STATED TASK |
Repeat all of the records verbatim.

INFORMATION SHOWN |
-- Start --

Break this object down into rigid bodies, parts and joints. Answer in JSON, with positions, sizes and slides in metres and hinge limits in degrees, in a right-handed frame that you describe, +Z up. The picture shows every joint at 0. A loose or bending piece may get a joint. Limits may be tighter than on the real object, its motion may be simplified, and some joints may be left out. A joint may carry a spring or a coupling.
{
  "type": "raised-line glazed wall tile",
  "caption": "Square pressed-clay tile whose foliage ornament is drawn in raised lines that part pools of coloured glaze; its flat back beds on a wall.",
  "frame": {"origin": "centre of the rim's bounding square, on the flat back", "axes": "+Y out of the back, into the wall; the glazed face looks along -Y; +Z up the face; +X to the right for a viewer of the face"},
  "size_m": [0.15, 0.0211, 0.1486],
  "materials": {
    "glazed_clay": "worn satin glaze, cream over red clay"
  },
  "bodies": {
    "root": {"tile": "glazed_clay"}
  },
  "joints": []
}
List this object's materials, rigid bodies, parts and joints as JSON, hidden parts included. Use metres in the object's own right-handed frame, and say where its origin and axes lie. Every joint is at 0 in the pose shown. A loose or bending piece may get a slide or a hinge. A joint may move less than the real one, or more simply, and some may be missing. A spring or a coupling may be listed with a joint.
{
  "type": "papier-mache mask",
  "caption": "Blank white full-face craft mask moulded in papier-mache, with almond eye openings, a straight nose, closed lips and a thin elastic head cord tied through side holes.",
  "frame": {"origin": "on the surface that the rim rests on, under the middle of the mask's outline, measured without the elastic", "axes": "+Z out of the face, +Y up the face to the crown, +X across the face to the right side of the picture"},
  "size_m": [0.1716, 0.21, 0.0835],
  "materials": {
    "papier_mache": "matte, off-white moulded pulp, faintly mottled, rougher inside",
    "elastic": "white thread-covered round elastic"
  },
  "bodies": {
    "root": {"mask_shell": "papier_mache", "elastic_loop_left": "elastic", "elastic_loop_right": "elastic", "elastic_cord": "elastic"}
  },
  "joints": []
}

-- End --

SOLUTION TO THE EXERCISE |
Break this object down into rigid bodies, parts and joints. Answer in JSON, with positions, sizes and slides in metres and hinge limits in degrees, in a right-handed frame that you describe, +Z up. The picture shows every joint at 0. A loose or bending piece may get a joint. Limits may be tighter than on the real object, its motion may be simplified, and some joints may be left out. A joint may carry a spring or a coupling.
{
  "type": "raised-line glazed wall tile",
  "caption": "Square pressed-clay tile whose foliage ornament is drawn in raised lines that part pools of coloured glaze; its flat back beds on a wall.",
  "frame": {"origin": "centre of the rim's bounding square, on the flat back", "axes": "+Y out of the back, into the wall; the glazed face looks along -Y; +Z up the face; +X to the right for a viewer of the face"},
  "size_m": [0.15, 0.0211, 0.1486],
  "materials": {
    "glazed_clay": "worn satin glaze, cream over red clay"
  },
  "bodies": {
    "root": {"tile": "glazed_clay"}
  },
  "joints": []
}
List this object's materials, rigid bodies, parts and joints as JSON, hidden parts included. Use metres in the object's own right-handed frame, and say where its origin and axes lie. Every joint is at 0 in the pose shown. A loose or bending piece may get a slide or a hinge. A joint may move less than the real one, or more simply, and some may be missing. A spring or a coupling may be listed with a joint.
{
  "type": "papier-mache mask",
  "caption": "Blank white full-face craft mask moulded in papier-mache, with almond eye openings, a straight nose, closed lips and a thin elastic head cord tied through side holes.",
  "frame": {"origin": "on the surface that the rim rests on, under the middle of the mask's outline, measured without the elastic", "axes": "+Z out of the face, +Y up the face to the crown, +X across the face to the right side of the picture"},
  "size_m": [0.1716, 0.21, 0.0835],
  "materials": {
    "papier_mache": "matte, off-white moulded pulp, faintly mottled, rougher inside",
    "elastic": "white thread-covered round elastic"
  },
  "bodies": {
    "root": {"mask_shell": "papier_mache", "elastic_loop_left": "elastic", "elastic_loop_right": "elastic", "elastic_cord": "elastic"}
  },
  "joints": []
}